- [YOUR GOAL]:
Give back the lines exactly, from the first one to the line with "points = [vertex.co", both ends included.

- [EXERCISE DATA]:
>> START

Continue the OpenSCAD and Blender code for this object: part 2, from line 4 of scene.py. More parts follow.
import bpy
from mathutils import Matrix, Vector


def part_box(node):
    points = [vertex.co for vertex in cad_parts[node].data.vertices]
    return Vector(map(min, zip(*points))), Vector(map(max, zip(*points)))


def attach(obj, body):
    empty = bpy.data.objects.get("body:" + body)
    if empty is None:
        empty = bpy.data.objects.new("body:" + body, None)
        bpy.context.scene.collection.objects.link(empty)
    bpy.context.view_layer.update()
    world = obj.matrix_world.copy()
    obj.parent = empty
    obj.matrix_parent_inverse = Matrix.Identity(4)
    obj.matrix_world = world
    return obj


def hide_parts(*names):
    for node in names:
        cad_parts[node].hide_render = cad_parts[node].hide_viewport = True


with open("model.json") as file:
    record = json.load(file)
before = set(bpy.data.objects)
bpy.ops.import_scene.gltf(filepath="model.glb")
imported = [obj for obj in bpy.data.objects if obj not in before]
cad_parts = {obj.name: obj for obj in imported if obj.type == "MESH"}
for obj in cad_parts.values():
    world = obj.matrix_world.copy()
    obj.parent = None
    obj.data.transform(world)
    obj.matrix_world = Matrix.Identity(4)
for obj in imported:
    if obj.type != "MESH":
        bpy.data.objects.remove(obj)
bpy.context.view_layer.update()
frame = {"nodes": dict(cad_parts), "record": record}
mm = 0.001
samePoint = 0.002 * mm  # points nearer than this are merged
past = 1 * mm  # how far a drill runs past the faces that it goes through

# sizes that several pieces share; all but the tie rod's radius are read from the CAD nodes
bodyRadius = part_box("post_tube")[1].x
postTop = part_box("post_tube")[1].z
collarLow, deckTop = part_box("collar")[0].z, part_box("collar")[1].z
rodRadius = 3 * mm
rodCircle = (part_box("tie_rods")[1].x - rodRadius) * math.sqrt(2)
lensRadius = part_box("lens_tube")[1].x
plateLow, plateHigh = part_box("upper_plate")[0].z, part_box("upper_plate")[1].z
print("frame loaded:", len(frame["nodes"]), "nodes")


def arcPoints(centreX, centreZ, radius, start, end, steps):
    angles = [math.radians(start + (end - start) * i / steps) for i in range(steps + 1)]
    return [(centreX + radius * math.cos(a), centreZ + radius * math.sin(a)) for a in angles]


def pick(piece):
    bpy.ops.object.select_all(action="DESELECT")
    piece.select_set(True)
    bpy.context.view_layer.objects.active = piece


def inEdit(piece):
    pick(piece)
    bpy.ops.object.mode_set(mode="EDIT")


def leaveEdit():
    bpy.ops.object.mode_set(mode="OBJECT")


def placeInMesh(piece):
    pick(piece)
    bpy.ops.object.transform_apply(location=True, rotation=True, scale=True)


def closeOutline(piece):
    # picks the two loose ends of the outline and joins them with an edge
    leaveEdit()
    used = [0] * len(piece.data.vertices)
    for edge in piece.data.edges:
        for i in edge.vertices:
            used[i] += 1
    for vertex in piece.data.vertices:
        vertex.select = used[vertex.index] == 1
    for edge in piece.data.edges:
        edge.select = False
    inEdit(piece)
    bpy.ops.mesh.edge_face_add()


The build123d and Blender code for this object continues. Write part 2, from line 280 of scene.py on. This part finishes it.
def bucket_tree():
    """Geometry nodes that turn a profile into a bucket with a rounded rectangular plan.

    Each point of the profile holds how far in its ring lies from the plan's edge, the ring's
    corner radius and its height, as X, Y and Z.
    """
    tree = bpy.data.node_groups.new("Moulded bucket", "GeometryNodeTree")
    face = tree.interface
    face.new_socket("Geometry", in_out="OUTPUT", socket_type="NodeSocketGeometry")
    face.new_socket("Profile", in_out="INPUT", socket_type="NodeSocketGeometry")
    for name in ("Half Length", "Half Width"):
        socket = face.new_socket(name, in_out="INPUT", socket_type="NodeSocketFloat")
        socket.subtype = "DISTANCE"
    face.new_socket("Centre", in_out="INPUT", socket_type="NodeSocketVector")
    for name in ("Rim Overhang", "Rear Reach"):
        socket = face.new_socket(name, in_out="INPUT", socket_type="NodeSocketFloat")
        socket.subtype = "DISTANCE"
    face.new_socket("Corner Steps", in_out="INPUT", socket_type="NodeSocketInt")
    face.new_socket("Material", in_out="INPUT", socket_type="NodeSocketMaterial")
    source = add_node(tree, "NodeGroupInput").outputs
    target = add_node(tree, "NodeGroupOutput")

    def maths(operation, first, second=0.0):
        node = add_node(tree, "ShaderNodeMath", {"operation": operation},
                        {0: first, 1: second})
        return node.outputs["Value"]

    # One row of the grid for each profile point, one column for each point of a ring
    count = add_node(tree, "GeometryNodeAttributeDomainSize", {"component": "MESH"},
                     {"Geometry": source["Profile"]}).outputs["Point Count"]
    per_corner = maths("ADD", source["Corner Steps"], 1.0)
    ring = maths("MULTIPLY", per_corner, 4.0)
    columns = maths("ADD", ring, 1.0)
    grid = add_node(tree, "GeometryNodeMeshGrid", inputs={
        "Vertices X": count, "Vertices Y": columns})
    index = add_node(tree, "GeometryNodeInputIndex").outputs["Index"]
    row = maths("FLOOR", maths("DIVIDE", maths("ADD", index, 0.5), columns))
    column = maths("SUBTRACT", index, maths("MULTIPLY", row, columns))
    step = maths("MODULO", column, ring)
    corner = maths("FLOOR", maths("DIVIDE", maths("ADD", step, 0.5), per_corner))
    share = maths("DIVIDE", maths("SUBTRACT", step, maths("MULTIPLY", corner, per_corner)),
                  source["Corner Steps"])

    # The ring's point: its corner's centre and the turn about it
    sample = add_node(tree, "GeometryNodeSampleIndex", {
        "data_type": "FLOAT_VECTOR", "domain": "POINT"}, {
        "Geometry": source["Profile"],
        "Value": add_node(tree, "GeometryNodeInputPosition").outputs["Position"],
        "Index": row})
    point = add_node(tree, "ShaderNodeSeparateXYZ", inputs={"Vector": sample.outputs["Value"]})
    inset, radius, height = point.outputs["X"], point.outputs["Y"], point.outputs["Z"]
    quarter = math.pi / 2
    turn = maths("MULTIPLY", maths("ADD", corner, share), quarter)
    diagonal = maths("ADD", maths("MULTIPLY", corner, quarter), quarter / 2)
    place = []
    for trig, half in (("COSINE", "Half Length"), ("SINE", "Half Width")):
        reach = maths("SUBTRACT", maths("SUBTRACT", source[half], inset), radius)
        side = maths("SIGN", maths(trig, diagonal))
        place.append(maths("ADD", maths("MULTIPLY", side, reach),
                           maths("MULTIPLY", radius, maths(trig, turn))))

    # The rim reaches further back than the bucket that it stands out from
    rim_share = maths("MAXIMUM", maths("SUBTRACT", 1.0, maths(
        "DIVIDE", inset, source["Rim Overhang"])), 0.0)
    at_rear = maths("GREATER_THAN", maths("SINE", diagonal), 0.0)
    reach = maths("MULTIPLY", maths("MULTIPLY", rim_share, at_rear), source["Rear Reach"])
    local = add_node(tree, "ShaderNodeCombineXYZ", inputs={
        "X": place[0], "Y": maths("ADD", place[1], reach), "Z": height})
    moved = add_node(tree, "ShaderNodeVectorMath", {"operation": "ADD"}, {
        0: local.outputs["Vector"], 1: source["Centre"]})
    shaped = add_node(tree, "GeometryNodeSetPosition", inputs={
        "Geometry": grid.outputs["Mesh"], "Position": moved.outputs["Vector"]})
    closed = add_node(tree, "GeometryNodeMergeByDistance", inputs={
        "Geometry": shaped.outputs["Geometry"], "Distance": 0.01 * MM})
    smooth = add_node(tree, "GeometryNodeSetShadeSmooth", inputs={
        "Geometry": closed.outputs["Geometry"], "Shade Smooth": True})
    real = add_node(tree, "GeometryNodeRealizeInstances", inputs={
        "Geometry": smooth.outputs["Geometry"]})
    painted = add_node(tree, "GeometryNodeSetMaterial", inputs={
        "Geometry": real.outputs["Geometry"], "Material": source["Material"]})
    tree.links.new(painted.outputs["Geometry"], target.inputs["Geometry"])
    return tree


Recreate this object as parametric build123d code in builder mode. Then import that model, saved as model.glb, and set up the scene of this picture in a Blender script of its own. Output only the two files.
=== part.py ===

>> END

- [THE ANSWER]:
Continue the OpenSCAD and Blender code for this object: part 2, from line 4 of scene.py. More parts follow.
import bpy
from mathutils import Matrix, Vector


def part_box(node):
    points = [vertex.co for vertex in cad_parts[node].data.vertices]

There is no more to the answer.